See Setting up a Storm cluster for more information.
(http://storm.incubator.apache.org/documentation/Setting-up-a-Storm-cluster)
"""
cppaths = [CLUSTER_CONF_DIR]
jvmopts = parse_args(confvalue("nimbus.childopts", cppaths)) + [
"-Dlogfile.name=nimbus.log",
"-Dlogback.configurationFile=" + STORM_DIR + "/logback/cluster.xml",
]
exec_storm_class(
klass,
jvmtype="-server",
extrajars=cppaths,
jvmopts=jvmopts)
然后执行nimbus.clj 脚本,主要涉及两个方法——launch-server!(nimbus的启动入口)和service-handler(真正定义处理逻辑的地方)。
nimbus启动后,对外提供了一些服务,topology的提交,UI信息,topology的kill,rebalance等等。在文章一中讲到提交topology给nimbus,这些服务的处理逻辑全部在service-handler方法中。以下截取service-handler里面处理提交Topology的逻辑
(reify Nimbus$Iface
(^void submitTopologyWithOpts
[this ^String storm-name ^String uploadedJarLocation ^String serializedConf ^StormTopology topology
^SubmitOptions submitOptions]
(try
(assert (not-nil? submitOptions))
(validate-topology-name! storm-name)
(check-storm-active! nimbus storm-name false)
(let [topo-conf (from-json serializedConf)]
(try
(validate-configs-with-schemas topo-conf)
(catch IllegalArgumentException ex
(throw (InvalidTopologyException. (.getMessage ex)))))
(.validate ^backtype.storm.nimbus.ITopologyValidator (:validator nimbus)
storm-name
topo-conf
topology))
(swap! (:submitted-count nimbus) inc)
(let [storm-id (str storm-name "-" @(:submitted-count nimbus) "-" (current-time-secs))
storm-conf (normalize-conf
conf
(-> serializedConf
from-json
(assoc STORM-ID storm-id)
(assoc TOPOLOGY-NAME storm-name))
topology)
total-storm-conf (merge conf storm-conf)
topology (normalize-topology total-storm-conf topology)
storm-cluster-state (:storm-cluster-state nimbus)]

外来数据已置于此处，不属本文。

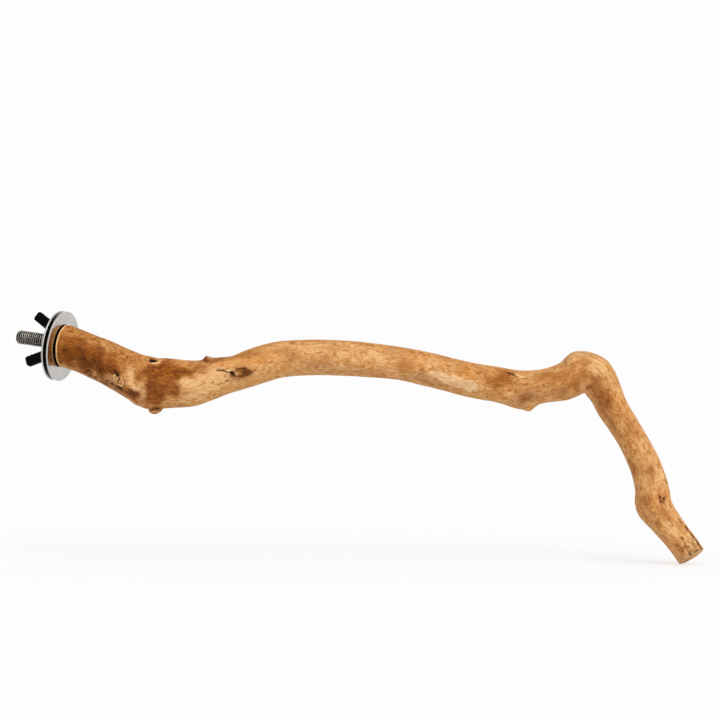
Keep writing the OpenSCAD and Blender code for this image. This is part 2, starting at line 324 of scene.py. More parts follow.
# Colour zones of the peeled wood: station, angle, half length and half width in millimetres,
# strength and, for some, the turn in degrees
ZONES = {
    "tan": [
        (-1.8, 40, 12, 16, 1), (-0.6, 40, 12, 16, 1), (0.8, 45, 14, 16, 0.95), (2, 50, 12, 14, 0.9),
        (3.3, 36, 12, 10, 0.8), (3.6, 60, 9, 10, 0.9), (5, 45, 14, 12, 0.95), (6.4, 40, 9, 8, 0.8),
        (0.5, 140, 20, 8, 0.7), (4.5, 140, 16, 7, 0.7), (9.2, 28, 12, 5, 0.55), (8.2, 22, 8, 4, 0.8),
        (12.5, 20, 40, 3, 0.55), (16.5, 30, 40, 3, 0.55), (17.9, 60, 10, 6, 0.5),
        (18.6, 62, 10, 8, 0.5), (19.6, 100, 12, 10, 0.4), (21.6, 90, 14, 10, 0.5),
        (25.6, 112, 12, 8, 0.5), (28.4, 118, 22, 6, 0.6), (29.6, 84, 22, 8, 0.35),
        (33.8, 118, 14, 6, 0.4), (3, 230, 30, 16, 0.75), (9, 270, 24, 12, 0.5), (17, 240, 26, 12, 0.5),
        (26.5, 240, 24, 12, 0.55),
    ],
    "brown": [
        (-1.6, 96, 8, 8, 0.75), (-0.6, 96, 8, 8, 0.85), (0.3, 98, 8, 8, 1, 5),
        (1.2, 94, 8, 7, 0.95, 10), (1.8, 88, 5, 6, 0.8, 15), (2.05, 98, 4, 3.6, 0.95, 30),
        (-0.4, 52, 3.2, 2.6, 0.75, 20), (0.9, 66, 8, 4, 0.55), (-1, 128, 10, 4, 0.55),
        (0.6, 122, 9, 4, 0.6), (2.62, 134, 4, 2.4, 0.55), (3.1, 128, 3.6, 3.2, 0.8, 30),
        (3.85, 66, 4.6, 8, 0.8, -50), (4.16, 92, 5.2, 9, 0.9, -10), (4.7, 78, 8, 9, 1),
        (4.4, 50, 9, 5, 0.75), (4.4, 112, 6.5, 6, 0.85), (4.78, 102, 6, 5, 0.6), (4.2, 132, 6, 5, 0.6),
        (5.6, 60, 6.5, 4.5, 0.8), (6.5, 54, 6, 3, 0.5), (5.2, 100, 4, 4, 0.15, 20),
        (6, 112, 6, 3, 0.35), (7.02, 14, 3.4, 3, 0.95), (7.7, 24, 7, 3, 0.6), (9.2, 40, 8, 2.5, 0.45),
        (10.2, 66, 6, 4, 0.25, 10), (11.3, 74, 7, 4, 0.4, 10), (11.9, 92, 6, 3, 0.35),
        (12.7, 50, 10, 3, 0.35, -5), (12.6, 98, 7, 4, 0.35, -10), (14.8, 60, 8, 3, 0.35),
        (15.2, 94, 6, 4, 0.45), (14.2, 140, 12, 3, 0.3), (17, 62, 6, 3, 0.4), (18, 92, 6, 6, 0.55),
        (18.4, 70, 6, 5, 0.6), (19.2, 122, 3.5, 4, 0.35), (19.9, 52, 8, 3, 0.4), (20.9, 66, 9, 4, 0.45),
        (21.6, 118, 9, 5, 0.45), (22.8, 110, 5, 4, 0.2), (24.6, 138, 3.5, 3, 0.5),
        (23.5, 58, 2.2, 2.6, 0.35), (23.6, 92, 3, 3, 0.12), (25, 122, 4, 5, 0.3, 30),
        (26.2, 118, 6, 5, 0.42), (27.2, 120, 6, 4, 0.55), (27.6, 96, 4, 3, 0.45),
        (28.6, 132, 9, 3, 0.45), (29.2, 78, 6, 3, 0.4), (31.5, 84, 6, 4, 0.6, 10),
        (31.2, 126, 5, 3, 0.4), (33.1, 108, 5, 4, 0.5), (34.3, 76, 5, 4, 0.55),
        (30.8, 152, 7, 2.5, 0.6), (32.3, 18, 5, 1.5, 0.6), (35.2, 62, 4, 3, 0.35),
        (36.1, 116, 5, 2.5, 0.45), (36.7, 104, 4, 4, 0.45), (2.5, 230, 20, 9, 0.7),
        (4.6, 256, 12, 8, 0.6), (8, 270, 18, 8, 0.55), (13, 240, 22, 6, 0.45), (17.5, 285, 18, 8, 0.55),
        (22, 240, 14, 9, 0.6), (28, 250, 22, 6, 0.5), (33.5, 260, 14, 6, 0.5),
    ],
    "umber": [
        (-0.6, 100, 6, 5, 0.6), (0.25, 104, 7, 5.5, 0.85, 10), (1.35, 96, 7, 5, 0.85, 20),
        (2.08, 99, 2.8, 2.6, 0.9, 35), (3.2, 125, 2.4, 2.2, 0.95, 30), (3.72, 74, 2.5, 4, 0.45, -40),
        (4.1, 98, 4, 2.5, 0.45), (3.78, 106, 3, 2.2, 0.45, 20), (4.5, 114, 3.5, 3, 0.4),
        (5.75, 60, 3, 2, 0.5), (7.05, 20, 1.4, 1.2, 0.6), (6.9, 8, 2, 2, 0.5), (9.14, 97, 3, 2.4, 1),
        (25, 124, 2.6, 2.4, 0.2, 30), (2.6, 236, 8, 4, 0.4),
    ],
    "pale": [
        (2.85, 80, 2.4, 5, 0.2, -25), (3.12, 90, 2.8, 5, 0.5, -20), (3, 104, 3, 5.5, 0.75, -12),
        (3.02, 117, 2.8, 4, 0.72), (3.67, 124, 3.2, 2.6, 0.6), (1.1, 50, 5, 3, 0.3),
        (6.2, 86, 12, 2.2, 0.8, 3), (6.3, 98, 8, 5, 0.55, 5), (6.3, 112, 9, 5, 0.5),
        (7.4, 98, 8, 6, 0.9), (8, 96, 7, 5, 0.85), (8.42, 82, 2.6, 1.2, 1, 10), (7.2, 70, 6, 4, 0.6),
        (6, 134, 10, 3, 0.4), (9.8, 104, 9, 4, 0.45), (12.2, 70, 7, 4, 0.45), (13.3, 84, 9, 6, 0.3),
        (14.3, 70, 9, 3, 0.45), (14.9, 104, 9, 4, 0.15), (13, 40, 9, 2.5, 0.4), (16, 88, 7, 5, 0.3),
        (17.9, 112, 5, 2.5, 0.45), (18.5, 112, 3, 2.5, 0.5), (22.9, 44, 5, 3.5, 0.55),
        (24.4, 62, 3.5, 4, 0.85), (24.9, 84, 3, 3, 0.45), (31.9, 60, 4, 5, 0.6), (30.3, 66, 6, 3, 0.5),
        (29, 104, 5, 3, 0.35), (35.2, 96, 7, 3, 0.65), (36.3, 66, 7, 4, 0.65), (9.5, 200, 20, 5, 0.4),
        (15.5, 260, 16, 5, 0.45), (20, 290, 12, 5, 0.4), (31, 290, 16, 4, 0.45),
    ],
    "honey": [
        (9.9, 88, 12, 9, 0.8), (8.6, 60, 10, 5, 0.7), (7.6, 60, 9, 5, 0.5), (15.4, 84, 8, 5, 0.6),
        (17.2, 74, 8, 5, 0.85), (18.2, 84, 9, 9, 0.85), (20.8, 84, 11, 9, 0.55), (22, 84, 10, 7, 0.75),
        (22.5, 98, 9, 5, 0.55), (25, 60, 7, 5, 0.35), (27.4, 80, 12, 6, 0.45), (29.4, 90, 12, 5, 0.45),
        (33.4, 84, 8, 6, 0.4), (11, 280, 20, 7, 0.5), (25.5, 280, 14, 7, 0.5),
    ],
    "grey": [
        (1.3, 140, 14, 5, 0.85, -4), (2.2, 138, 9, 5, 0.9, -4), (3.6, 130, 4, 4, 0.7),
        (7.2, 18, 9, 4, 0.85), (7.9, 22, 6, 3, 0.5), (9.2, 102, 3.5, 3, 0.7), (12.9, 128, 16, 4, 0.55),
        (16, 128, 16, 4, 0.6), (19.2, 122, 7, 7, 0.7), (20.3, 112, 8, 5, 0.45), (22.4, 30, 9, 4, 0.6),
        (27.8, 140, 14, 3, 0.5), (33.6, 132, 7, 4, 0.4), (5, 190, 18, 5, 0.4),
    ],
}

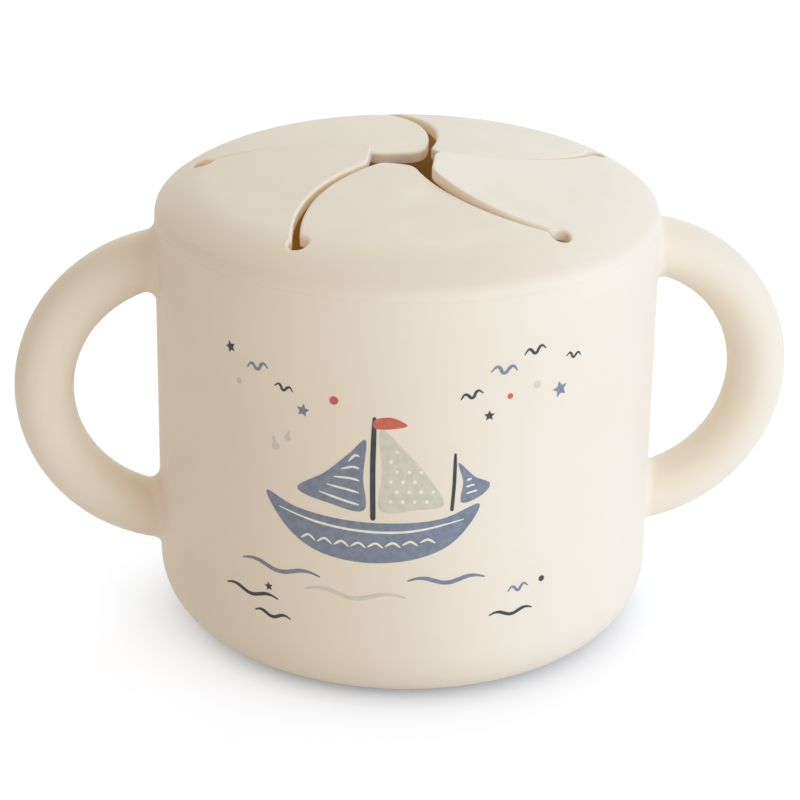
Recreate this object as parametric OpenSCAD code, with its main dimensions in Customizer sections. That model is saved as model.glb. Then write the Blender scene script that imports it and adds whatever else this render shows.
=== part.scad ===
// Toddler snack container: a soft silicone cup with two ring handles, closed by a domed silicone
// lid. Five curved slits in the lid leave five flaps that bend in for a small hand and spring back.
// Millimetres. Origin at the middle of the underside, +Z up, +X along the handles, front towards -Y.

/* [Cup] */
// Outside diameter of the cup's wall
cup_d = 88; // [82:0.5:96]
// Height of the cup, up to its seam with the lid
cup_h = 75; // [70:0.5:84]
// Thickness of the wall
cup_wall = 2.4; // [2:0.1:3]
// Thickness of the floor
cup_floor = 3; // [2.4:0.1:4]
// Outside radius from the wall into the floor
base_round = 11; // [9:0.5:13]
// Width of the flat ring that the cup stands on
foot_w = 6; // [4:0.5:9]
// Depth of the shallow recess inside that ring
foot_recess = 0.6; // [0.3:0.1:1]
// Radius on the rim's inside edge, where the lid is pressed in
mouth_round = 0.8; // [0.4:0.1:1.2]

/* [Handles] */
// Diameter of the round bar that the handles are made of
bar_d = 10.4; // [9:0.1:11]
// Radius of the ring that the bar follows, to the bar's middle
ring_r = 24.5; // [21:0.1:26]
// Clearance from the seam down to the top of the handles
handle_gap = 1.9; // [1.5:0.1:5]
// Distance of the rings' centres inside the wall's outside face
ring_inset = 4.5; // [3:0.1:7]
// Radius of the fillet where the bar runs into the wall
root_fillet = 1.8; // [1:0.1:2.2]

/* [Lid] */
// Height of the dome above the seam
dome_rise = 9.5; // [8.5:0.1:11]
// Radius of the shoulder, next to the seam
shoulder_r = 3.3; // [2.8:0.1:4]
// Angle through which the shoulder turns before the haunch takes over
shoulder_turn = 52; // [48:0.5:56]
// Radius of the haunch, between shoulder and crown
haunch_r = 18.8; // [15:0.1:21]
// Thickness of the dome
skin = 1.9; // [1.5:0.1:2.3]
// Radius on both edges of the seam
seam_round = 0.25; // [0.1:0.05:0.4]

/* [Plug] */
// Depth of the ring that the lid presses into the mouth
plug_h = 8; // [7:0.5:11]
// Thickness of that ring
plug_wall = 2; // [1.6:0.1:2.4]
// Height of the sealing ribs round it
rib_h = 0.6; // [0.4:0.05:0.8]
// Depth of the first rib below the seam
rib_start = 2.4; // [2:0.1:3]
// Distance from one rib to the next
rib_pitch = 2.8; // [2.2:0.1:3.2]
// Radius inside, from the plug into the dome
hollow_round = 3; // [2:0.1:4]

/* [Flaps] */
// Radius of the circle through the round holes at the slits' ends
slit_circle_r = 36.8; // [34:0.1:37]
// Diameter of the hole that ends a slit
slit_hole_d = 3.4; // [3:0.1:4]
// Width of a slit
slit_w = 1; // [0.7:0.05:1.2]
// Angle between a slit and its chord, which sets how strongly it curves
slit_sweep = 36; // [30:0.5:40]
// Distance from the lid's middle to the flaps' blunt tips
tip_gap = 5.5; // [4:0.1:8]
// Radius on the two corners of a tip
tip_round = 3; // [1.5:0.1:3.5]
// Radius of the rolling root that stands for a flap's bend
bend_r = 2.5; // [2.4:0.05:3]
// Depth of the bend's axis below the outside of the dome, at the middle of a root
bend_drop = 2.1; // [1.9:0.05:2.2]

/* [Fits] */
// Gap between the sealing ribs and the mouth
rib_gap = 0.08; // [0.05:0.01:0.1]
// Gap round a flap's rolling root
bend_gap = 0.1; // [0.06:0.01:0.1]

/* [Hidden] */
$fn = 96;
silicone = [0.91, 0.87, 0.79];
over = 1;                                   // how far a cut runs past what it cuts
ARC_STEPS = 8;                              // straight steps in each arc of the dome and of the flaps' tips
SIDE_STEPS = 16;                            // straight steps along each side of a flap

cup_r = cup_d / 2;
mouth_r = cup_r - cup_wall;
bar_r = bar_d / 2;
ring_z = cup_h - handle_gap - bar_r - ring_r;  // height of the rings' centres
root_turn = 68;                             // angle of a root fillet's arc, before it runs on into the bar
root_bite = bar_r / 12;                     // how deep it runs into the bar
root_reach = root_fillet * 2 / 3;           // how far out of the wall it is centred on the bar
root_sink = cup_wall / 2;                   // how deep its solid reaches into the wall
root_seat = root_fillet / 6;                // how far it is lowered to meet the round wall at its sides
root_rise = sqrt(pow(ring_r, 2) - pow(ring_inset + root_reach, 2));  // height of a root above the ring's centre

// The dome's outline: a crown, a haunch and a shoulder arc, each tangent to the next
top_z = cup_h + dome_rise;
shoulder_c = [cup_r - shoulder_r, cup_h + seam_round];
haunch_c = shoulder_c - polar(haunch_r - shoulder_r, shoulder_turn);
haunch_depth = top_z - haunch_c.y;
crown_r = (haunch_c.x * haunch_c.x + haunch_depth * haunch_depth - haunch_r * haunch_r)
    / (2 * (haunch_depth - haunch_r));
crown_c = [0, top_z - crown_r];
crown_end = asin(haunch_c.x / (crown_r - haunch_r));  // angle from the axis at which the crown ends

plug_r = mouth_r - rib_gap - rib_h;         // outside of the plug, between its ribs
hollow_r = plug_r - plug_wall;              // inside of the plug and of the lid's hollow
plug_z = cup_h - plug_h;

// The flaps, seen from above, with the front one's root square to -Y
FLAP_COUNT = 5;
step = 360 / FLAP_COUNT;
root_d = slit_circle_r * cos(step / 2);     // distance of the roots from the lid's middle
root_half = slit_circle_r * sin(step / 2);  // half of the distance between two slits' ends
bend_half = root_half - slit_w;             // half of the rolling root's length
slit_r = slit_circle_r / (2 * sin(slit_sweep));
left_c = polar(slit_r, -step / 2 - slit_sweep);
right_c = polar(slit_r, step / 2 - slit_sweep);
left_r = slit_r - slit_w / 2;               // the flap lies inside its left slit's circle
right_r = slit_r + slit_w / 2;              // and outside its right slit's circle
tip_dir = -90 - step / 2 + asin(tip_gap / (2 * slit_r));  // direction from the lid's middle to the front tip
tip_u = polar(1, tip_dir);
tip_v = polar(1, tip_dir + 90);             // along the tip's end, from its left corner to its right one
corner_left = corner(left_c, left_r - tip_round);
corner_right = corner(right_c, right_r + tip_round);
left_end = heading(corner_left - left_c);   // direction in which the flap's left side ends at the tip
right_end = heading(right_c - corner_right);
bend_z = outline_z(root_d) - bend_drop;

function polar(r, angle) = r * [cos(angle), sin(angle)];

function heading(v) = atan2(v.y, v.x);

// Direction of the hole that ends the slit on the right of flap i
function hole_angle(i) = -90 + step * (i + 0.5);

// Centre of a tip's corner: a circle crosses the line that lies tip_round inside the tip's end
function corner(c, r) =
    let (middle = (tip_gap + tip_round) * tip_u, along = (middle - c) * tip_v)
    middle - (along + sqrt(along * along - (middle - c) * (middle - c) + r * r)) * tip_v;

// Height of the dome's outside at a distance from the axis, inside the shoulder
function outline_z(x) =
    x < crown_c.x + crown_r * sin(crown_end)
        ? crown_c.y + sqrt(crown_r * crown_r - x * x)
        : haunch_c.y + sqrt(haunch_r * haunch_r - pow(x - haunch_c.x, 2));

// What rounding takes off a block's lower right corner at the origin
module corner_waste(r) {
    difference() {
        translate([-r, -over]) square([r + over, r + over]);
        translate([-r, r]) circle(r);
    }
}

// Points along an arc, from one angle to another
function arc(centre, r, from, to, steps = ARC_STEPS) =
    [for (i = [0 : steps]) centre + polar(r, from + (to - from) * i / steps)];

// The dome's outline moved inwards by inset, from an arc of edge_r that is upright at edge_x to the top
function outline(inset, edge_x, edge_r) =
    let (near = haunch_r - inset - edge_r, edge_in = edge_x - edge_r - haunch_c.x)
    let (edge_c = haunch_c + [edge_in, sqrt(near * near - edge_in * edge_in)])
    let (edge_turn = atan2(edge_c.y - haunch_c.y, edge_in))
    concat(
        arc(edge_c, edge_r, 0, edge_turn),
        arc(haunch_c, haunch_r - inset, edge_turn, 90 - crown_end),
        arc(crown_c, crown_r - inset, 90 - crown_end, 90));

// Area under that outline, down to a level
module under_dome(inset, edge_x, edge_r, bottom) {
    polygon(concat([[0, bottom], [edge_x, bottom]], outline(inset, edge_x, edge_r)));
}

module cup_area() {
    difference() {
        square([cup_r, cup_h]);
        translate([cup_r, 0]) corner_waste(base_round);
        translate([cup_r, cup_h]) mirror([0, 1]) corner_waste(seam_round);
    }
}

// The inside of the cup, with its rounded mouth
module cavity_area() {
    difference() {
        translate([0, cup_floor]) square([mouth_r, cup_h]);
        translate([mouth_r, cup_floor]) corner_waste(base_round - cup_wall);
    }
    translate([mouth_r, cup_h]) mirror([1, 1]) rotate(-90) corner_waste(mouth_round);
}

// A bar's root on the wall, flared like a fillet; +Z leads away from the wall
module root_flare() {
    wide = bar_r + root_fillet * sin(root_turn);
    end_z = root_fillet * (1 - cos(root_turn)) + root_bite * tan(root_turn);
    rotate_extrude()
        polygon(concat(
            [[0, end_z], [0, -root_sink], [wide, -root_sink]],
            arc([wide, root_fillet], root_fillet, -90, -90 - root_turn),
            [[bar_r - root_bite, end_z]]));
}

module handle() {
    translate([cup_r - ring_inset, 0, ring_z])
        rotate([90, 0, 0])
            rotate_extrude() translate([ring_r, 0]) circle(bar_r);
    for (up = [-1, 1])
        translate([cup_r - root_seat, 0, ring_z + up * root_rise]) rotate([0, 90, 0]) root_flare();
}

// The cup and its handles are one moulding
module cup() {
    color(silicone)
        difference() {
            union() {
                rotate_extrude() cup_area();
                handle();
                mirror([1, 0, 0]) handle();
            }
            rotate_extrude() cavity_area();
            translate([0, 0, -over]) cylinder(r = cup_r - base_round - foot_w, h = over + foot_recess);
        }
}

// Ring that presses into the mouth, with a round lower edge and two sealing ribs
module plug_area() {
    translate([hollow_r, plug_z + plug_wall / 2]) square([plug_wall, plug_h]);
    translate([hollow_r + plug_wall / 2, plug_z + plug_wall / 2]) circle(plug_wall / 2);
    for (row = [0, 1])
        translate([plug_r, cup_h - rib_start - row * rib_pitch]) circle(rib_h);
}

module lid_area() {
    difference() {
        union() {
            difference() {
                under_dome(0, cup_r, shoulder_r, cup_h);
                translate([cup_r, cup_h]) corner_waste(seam_round);
            }
            plug_area();
        }
        under_dome(skin, hollow_r, hollow_round, plug_z - over);
    }
}

// Outline of the front flap between its two slits, with its blunt tip and the strip of its root
module flap_area() {
    strip = -root_d - bend_r - over;
    polygon(concat(
        [[left_c.x - left_r, strip]],
        arc(left_c, left_r, 180, left_end, SIDE_STEPS),
        arc(corner_left, tip_round, left_end, tip_dir + 180),
        arc(corner_right, tip_round, tip_dir + 180, right_end),
        arc(right_c, right_r, right_end + 180, 180 + asin(root_d / right_r), SIDE_STEPS),
        [[bend_half, -root_d], [bend_half, strip]]));
}

// Round bar along the front flap's root
module bend(r, half) {
    translate([-half, -root_d, bend_z]) rotate([0, 90, 0]) cylinder(r = r, h = 2 * half);
}

module slit_holes() {
    for (i = [0 : FLAP_COUNT - 1])
        rotate(hole_angle(i))
            translate([slit_circle_r, 0, cup_h]) cylinder(d = slit_hole_d, h = dome_rise + over);
}

module lid() {
    color(silicone)
        difference() {
            rotate_extrude() lid_area();
            translate([0, 0, cup_h])
                linear_extrude(dome_rise + over)
                    polygon([for (i = [0 : FLAP_COUNT - 1]) polar(slit_circle_r, hole_angle(i))]);
            for (i = [0 : FLAP_COUNT - 1])
                rotate(step * i) bend(bend_r + bend_gap, (root_half + bend_half) / 2);
            slit_holes();
        }
}

// The front flap turned to one of the five places, counted anticlockwise from above
module flap(place) {
    color(silicone)
        rotate(step * place)
            difference() {
                intersection() {
                    rotate_extrude() under_dome(0, cup_r, shoulder_r, cup_h);
                    translate([0, 0, cup_h]) linear_extrude(dome_rise + over) flap_area();
                    union() {
                        translate([-cup_r, -root_d, cup_h]) cube([cup_d, cup_d, dome_rise + over]);
                        bend(bend_r, root_half);
                    }
                }
                rotate_extrude() under_dome(skin, hollow_r, hollow_round, cup_h - over);
                slit_holes();
            }
}

cup();
lid();
flap(0);  // flap_front
flap(1);  // flap_right
flap(2);  // flap_back_right
flap(3);  // flap_back_left
flap(4);  // flap_left
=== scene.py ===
import math
import bmesh
import bpy
import numpy as np
from mathutils import Matrix, Vector
from mathutils.geometry import delaunay_2d_cdt


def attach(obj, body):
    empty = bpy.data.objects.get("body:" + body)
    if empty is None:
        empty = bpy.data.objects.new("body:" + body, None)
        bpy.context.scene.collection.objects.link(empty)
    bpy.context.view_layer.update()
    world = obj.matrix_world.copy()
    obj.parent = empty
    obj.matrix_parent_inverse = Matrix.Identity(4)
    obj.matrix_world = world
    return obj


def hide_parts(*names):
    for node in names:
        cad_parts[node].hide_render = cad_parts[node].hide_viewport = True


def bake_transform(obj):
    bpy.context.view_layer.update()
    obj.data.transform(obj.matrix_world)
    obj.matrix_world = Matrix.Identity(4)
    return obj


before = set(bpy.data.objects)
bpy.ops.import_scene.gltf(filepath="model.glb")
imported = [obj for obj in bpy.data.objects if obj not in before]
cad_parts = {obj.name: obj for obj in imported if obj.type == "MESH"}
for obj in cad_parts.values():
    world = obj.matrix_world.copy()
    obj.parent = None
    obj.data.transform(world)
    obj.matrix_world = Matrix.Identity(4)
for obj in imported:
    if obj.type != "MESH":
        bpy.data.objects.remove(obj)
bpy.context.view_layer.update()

# ---------------------------------------------------------------- sizes, in mm
# All are the part's own, apart from SEAM_ROUND: 0.25 there, and finer here, since no seam shows
CUP_R, CUP_H, WALL, FLOOR = 44.0, 75.0, 2.4, 3.0
BASE_ROUND, FOOT_W, RECESS, MOUTH_ROUND = 11.0, 6.0, 0.6, 0.8
BAR_R, RING_R, RING_X, RING_Z, ROOT_FILLET = 5.2, 24.5, 39.5, 43.4, 1.8
RISE, SHOULDER_R, SHOULDER_TURN, HAUNCH_R, SKIN = 9.5, 3.3, 52.0, 18.8, 1.9
SEAM_ROUND, PLUG_H, PLUG_WALL, HOLLOW_ROUND = 0.05, 8.0, 2.0, 3.0
RIB_H, RIB_START, RIB_PITCH, RIB_GAP = 0.6, 2.4, 2.8, 0.08
SLIT_CIRCLE, SLIT_W, HOLE_R, SWEEP = 36.8, 1.0, 1.7, 36.0
BEND_DROP = 2.1
FLAPS = ["flap_front", "flap_right", "flap_back_right", "flap_back_left", "flap_left"]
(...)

(system-topology! total-storm-conf topology) ;; this validates the structure of the topology
(log-message "Received topology submission for " storm-name " with conf " storm-conf)
;; lock protects against multiple topologies being submitted at once and
;; cleanup thread killing topology in b/w assignment and starting the topology
(locking (:submit-lock nimbus)
(setup-storm-code conf storm-id uploadedJarLocation storm-conf topology)
(.setup-heartbeats! storm-cluster-state storm-id)
(let [thrift-status->kw-status {TopologyInitialStatus/INACTIVE :inactive
TopologyInitialStatus/ACTIVE :active}]
(start-storm nimbus storm-name storm-id (thrift-status->kw-status (.get_initial_status submitOptions))))
(mk-assignments nimbus)))
(catch Throwable e
(log-warn-error e "Topology submission exception. (topology name='" storm-name "')")
(throw e))))
(^void submitTopology
[this ^String storm-name ^String uploadedJarLocation ^String serializedConf ^StormTopology topology]
(.submitTopologyWithOpts this storm-name uploadedJarLocation serializedConf topology
(SubmitOptions. TopologyInitialStatus/ACTIVE)))
检查Topology的DAG图是否是有效连接图、以及该topology Name是否已经存在,然后分配资源和任务调度(mk-assignments )方法,等分配好资源之后,把数据写入到zookeeper,watcher发现有数据,就通知supervisor读取数据启动新的worker,一个worker就是一个JVM进程,worker启动后就会按照用户事先定好的task数来启动task,一个task就是一个thread
在executor.clj中mk-threads: spout ,mk-threads: bolt方法就是启动task,而task就是对应的spout或bolt 组件,而且这时Spout的open,nextTuple方法,以及bolt的preapre,execute方法都是在这里被调用的,结合文章一中提到的,对于
Spout 方法调用顺序:
declareOutputFields-> open -> nextTuple -> fail/ack or other
Bolt 方法调用顺序:
declareOutputFields-> prepare -> execute
需要的注意的是在Spout中fail、ack方法和nextTuple是在同一线程中被顺序调用的,所以在nextTuple中不要做延迟很大的操作。
至此,一个topology算是可以正式启动工作了。